蛇足:軍記物語「将門記」には、承平6年(936年)、平良兼が平良正(平将門の叔父だが、敵方)に味方するため、上総国武射郡から下総国香取郡の神前の津を経て常陸国信太郡の苛前の津に渡り、そこから良正の根拠地「水守営所」(「水守城跡」(2020年9月5日記事))に着いた、という記述がある。このとき、良兼は上総・下総の国司とのトラブルを避けるため「少道」(間道)を通ったとされるので、古代東海道のルートではなく、「神前の津」から常陸国に渡ったらしい。「神前の津」というのは、下総国式外社「神崎神社」(2014年2月15日記事)が鎮座する丘(現・千葉県神崎町)が当時は「香取海」に突き出した岬のようになっていたので、その付近が津(港)になっていたと思われる。「苛前の津」(「苛」は原文では草冠に奇。この字はどの辞書にもないが、「エ」と読ませるようである。よって、「えのさきのつ」というのだろう。)は「榎浦之津」と同一とみられるが、確証はない。もし、それが「榎浦之津」と同じなら、少なくとも平安時代中期まで「榎浦之津」は機能していたことになろう。
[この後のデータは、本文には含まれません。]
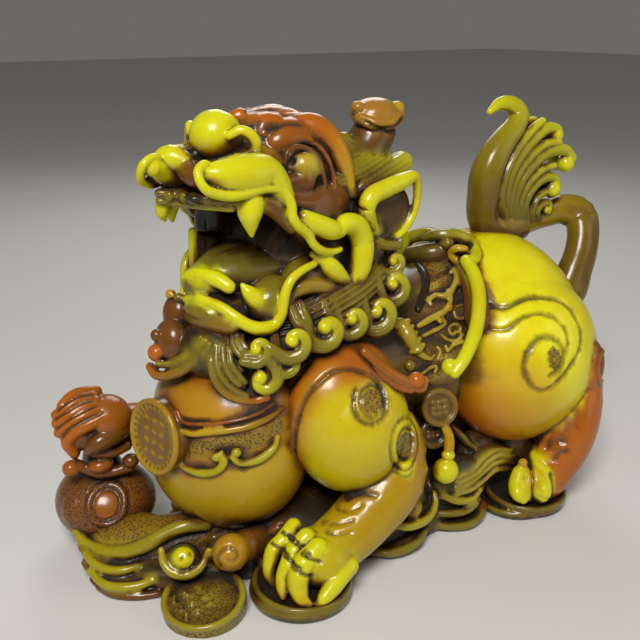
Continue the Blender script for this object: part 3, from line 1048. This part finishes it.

写真1:現・稲敷市柴崎の「柴崎用水路」。新利根川につながる「柴崎堰」から北を見る。背後(南側)に新利根川が東西に流れている。古代には、この用水路の左側(西)が陸地、右側(東)が「香取海」で、その陸地側に「榎浦之津」(港)があったのではないだろうか。


写真2:水路に沿って長い真っ直ぐな道路がある。左手の方が高く、左手の方が低くなっているのがわかる。右手は住宅地、左手は水田である。


写真3:「柴崎橋」の北、約200mのところにある神社。立派な鳥居もあるが、地図にもない小社で、詳細不明。


写真4:新利根川。江戸時代寛文年間に付け替えられた利根川の新川。利根川の北を東西に流れている。